Im Jahre 1936 wurde im Deutschen Reich infolge der forcierten Aufrüstung und der intensivierten Kriegsvorbereitungen nahezu eine Vollbeschäftigung erreicht, wobei es insbesondere in der Bauwirtschaft an Fach- und Metallarbeitern fehlte. Um die Kriegsvorkehrungen nicht zu gefährden, bedienten sich die Nationalsozialisten der Reichsanstalt für Arbeitsvermittlung und Arbeitslosenversichung, der ihr unterstehenden lokalen Arbeitsämter und den diesen übergeordneten Landes- bzw. Gauarbeitsämtern. Damit waren im nationalsozialistischen Deutschland traditionelle bürokratische Institutionen maßgeblich für die Verteilung von Arbeitskräften und später auch Zwangsarbeitern verantwortlich – dies allerdings unter veränderten Prämissen: Waren die Arbeitsämter Anfang der 1930er Jahre noch dafür zuständig, Arbeitslose zu vermitteln und bei der Berufsberatung zu helfen, so entwickelten sie sich nach der Machtübernahme der Nationalsozialisten zu einem Instrument der staatlichen planvollen Lenkung von Arbeitskräften nach übergeordneten politischen Erfordernissen.[1]

Für den Aufbau eines derart gigantischen Komplexes wie dem Volkswagenwerk und der dazugehörigen „Stadt des KdF-Wagens bei Fallersleben“ war die Beschaffung von Arbeitskräften eine zentrale Angelegenheit – und sie sollte es bis zum Ende des Krieges bleiben. Das neu geschaffene Arbeitsamt wurde zunächst als Nebenstelle des Arbeitsamts Helmstedt errichtet und in der Hinterstube einer Gaststätte untergebracht. Nur wenige Wochen später zog es in einen Barackenkomplex im Gemeinschaftslager an der Fallerslebener Straße, ehe es 1940 in einer Baracke am Schachtweg untergebracht wurde. Und dies sollte nicht der letzte Umzug in den Kriegsjahren bleiben. Zunächst bekam es eine Verwaltungsbaracke am Platz vor der Cianetti-Halle zugewiesen. Im Jahre 1944 wiederum bezog es zwei größere Baracken an der Clausewitzstraße, der heutigen Kleiststraße, wo es auch in der Nachkriegszeit untergebracht war.[2] Zwischenzeitlich, am 15. Februar 1942, wurde die Nebenstelle durch einen Erlass des zuständigen Reichsarbeitsministers zu einem eigenständigen Arbeitsamt aufgewertet, das die Stammnummer 471 erhielt.[3]

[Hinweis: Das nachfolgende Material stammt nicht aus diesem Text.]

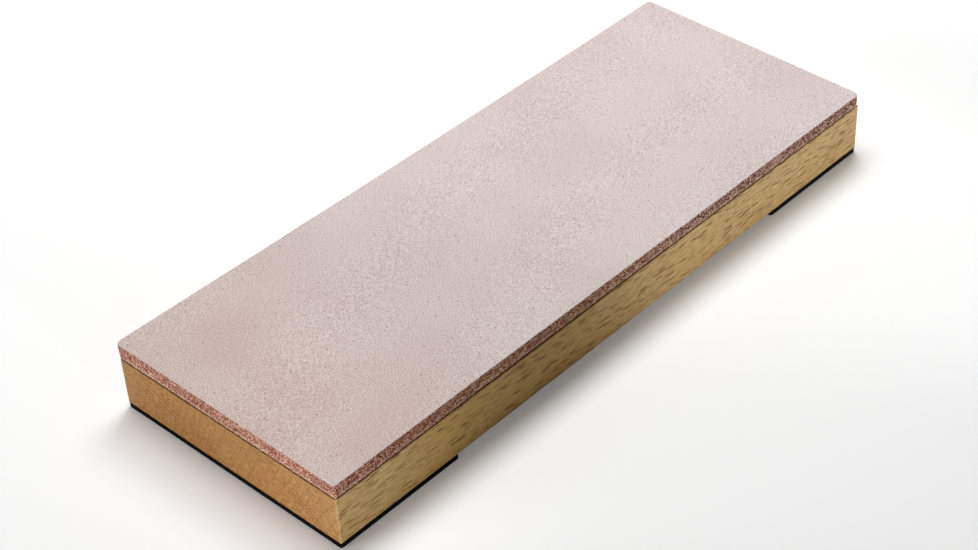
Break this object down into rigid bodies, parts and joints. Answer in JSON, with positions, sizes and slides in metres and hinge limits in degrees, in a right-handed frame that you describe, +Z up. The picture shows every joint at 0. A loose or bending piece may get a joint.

Aufgrund verschiedener Erlasse und Verordnungen aus den Jahren zwischen 1933 und 1939 erhielten die Arbeitsämter umfangreiche Befugnisse, infolge derer sie geradezu diktatorisch über die Arbeiter verfügen konnten. Eine wichtige Neuerung stellte unter anderem die Einführung des Arbeitsbuchs im Februar 1935 dar. 

Vordere Umschlagsseite eines Arbeitsbuchs; Privatbesitz Marcel Glaser

 Arbeitnehmer durften nur noch beschäftigt werden, wenn sie über ein ordentlich geführtes Arbeitsbuch verfügten; die Arbeitsämter wiederum konnten mit diesem Dokument Qualifikation und Werdegang des Arbeitnehmers registrieren und dessen Einsatz koordinieren. Angestellte und Arbeiter waren zur Führung eines solchen Arbeitsbuches verpflichtet; es musste beim jeweiligen Arbeitgeber hinterlegt werden.[4]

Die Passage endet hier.